By Mike Soika
Is it time to completely rethink our Milwaukee Friends Meeting charitable donation strategy?
During the deliberations for both the 2020 and the 2021 budgets, we held robust discussion on how much we can and should provide to those organizations we support financially. For years, and sometimes even decades, we have provided charitable donations to wonderful nonprofit groups such as the American Friends Service Committee, Friends Committee on National Legislation and approximately a dozen local nonprofit organizations.
But I write this essay asking a different question: Is there something deeper and more meaningful we can do with our donation dollars? This question was prompted when I read a New York Times article reporting on how religious congregations are raising funds to forgive the medical debts of families in their community.
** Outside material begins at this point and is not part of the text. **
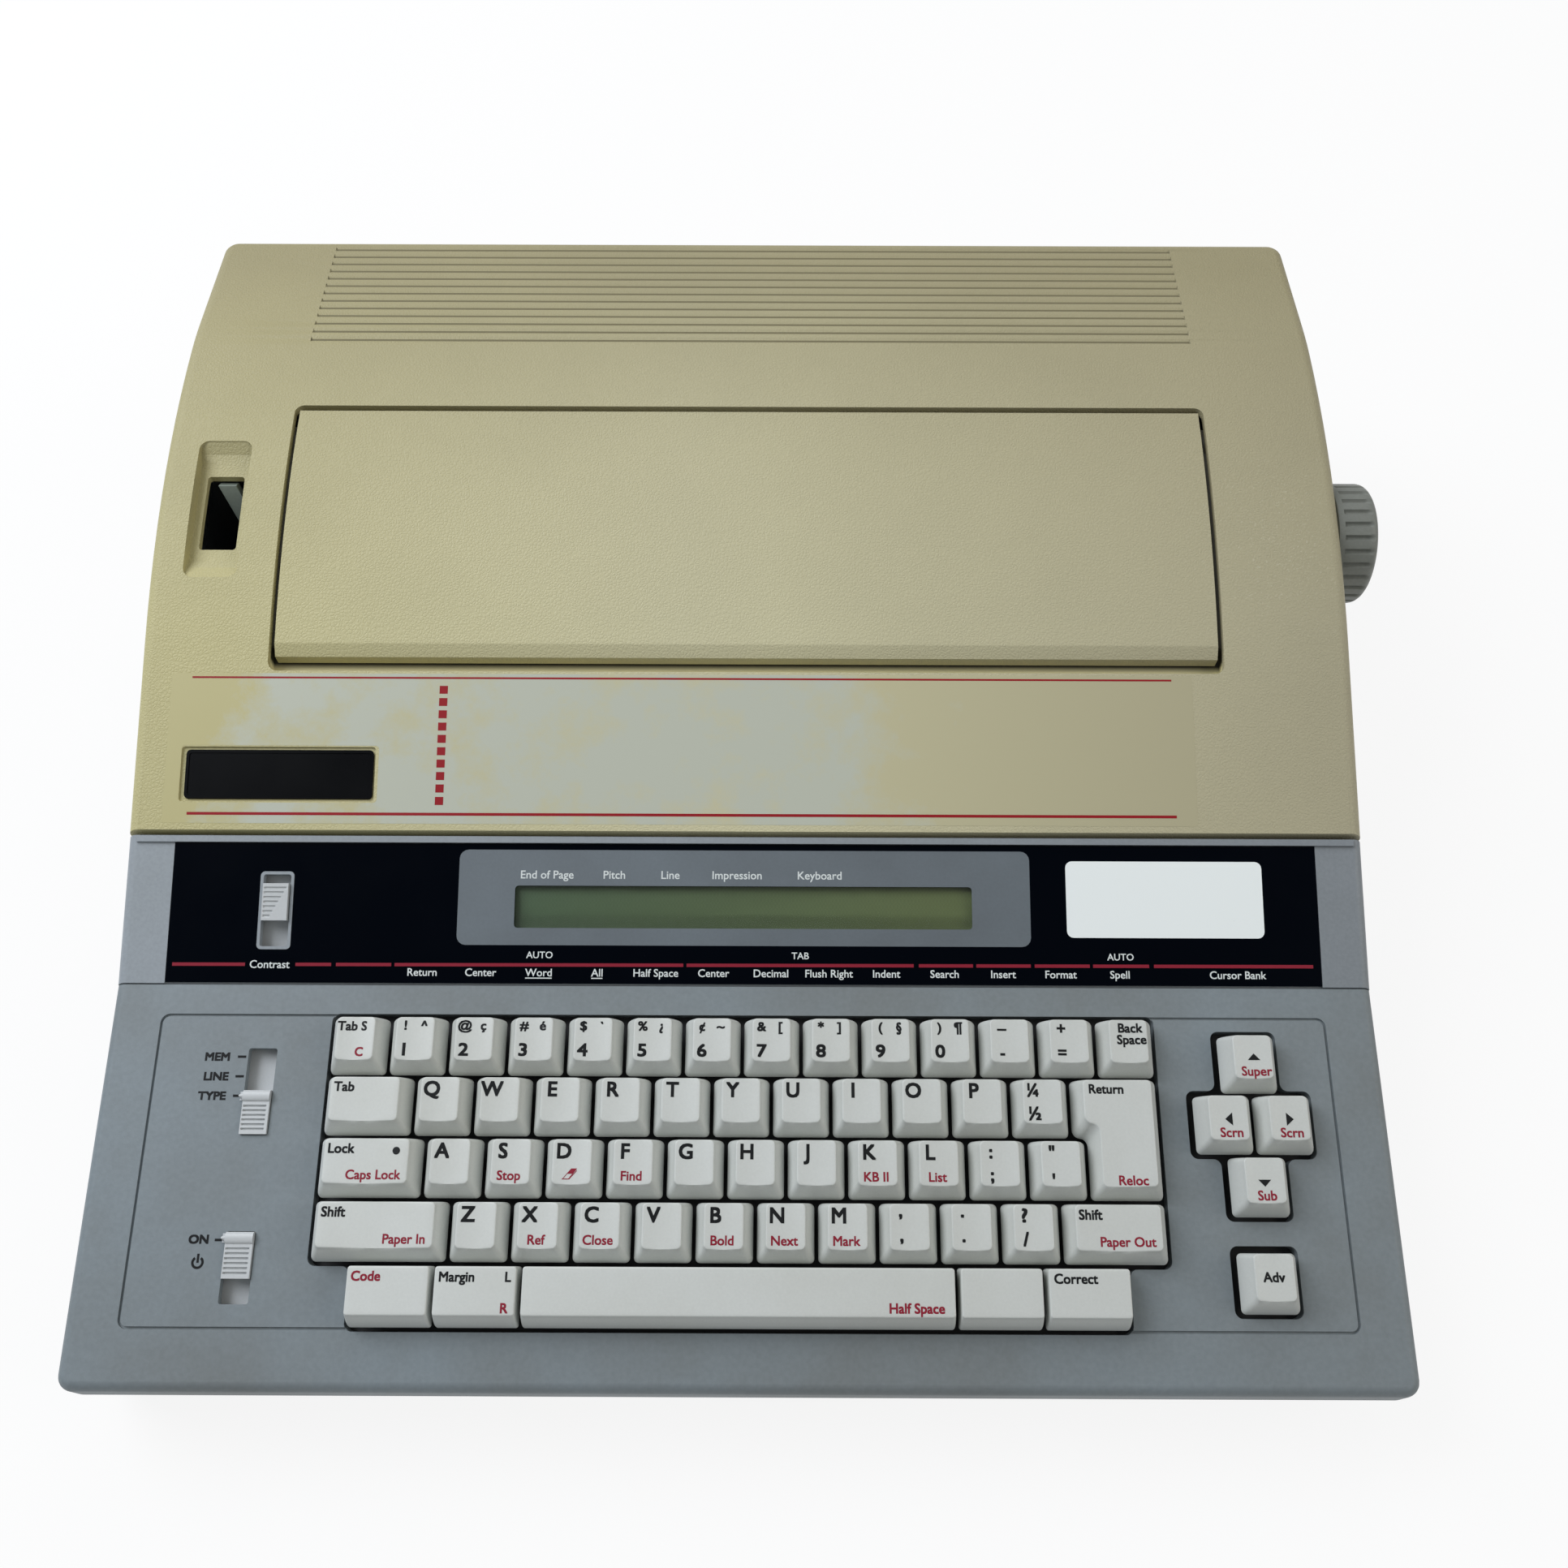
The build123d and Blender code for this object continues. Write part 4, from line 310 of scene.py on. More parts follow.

As noted in the article, the prospect of increased medical debt in most communities is escalating exponentially, along with the growth of the COVID pandemic. For those who do have healthcare, the out of pocket cost for hospital treatment of COVID is about $1,300 and can increase dramatically if the illness is severe and the hospital stay extended.
But the situation is worse for those who have lost their jobs and consequently lost their health insurance as a result of the pandemic. Consider this: for the week of November 19th, Wisconsin had nearly 93,000 people receiving unemployment, which was four times more than during the same week a year prior.
Providing funds to nonprofit organizations doing good work is a noble effort. Relieving a struggling family from crushing medical debt is not only noble, it rescues them from a downward spiral of debilitating choices between paying medical bills or being able to afford basic necessities.
But this question of how MFM spends its charitable dollars does not have to be limited between the two options of staying the course and continue supporting good nonprofit organizations or providing relief from medical debts to families in SE Wisconsin. We could also explore the concept of relieving educational debt, or of paying for one year worth of rent/mortgage payments for families in danger of homelessness, or providing micro loans for small business startup, or….. Once we begin to imagine a new way of giving, the options that open up are nearly endless.
Are we being called to a new service in our community? We won’t know until we each search our own hearts to hear the call of the Divine and discern if we are being asked to walk a new path. A growing number of churches have heard such a call. Will we be one more?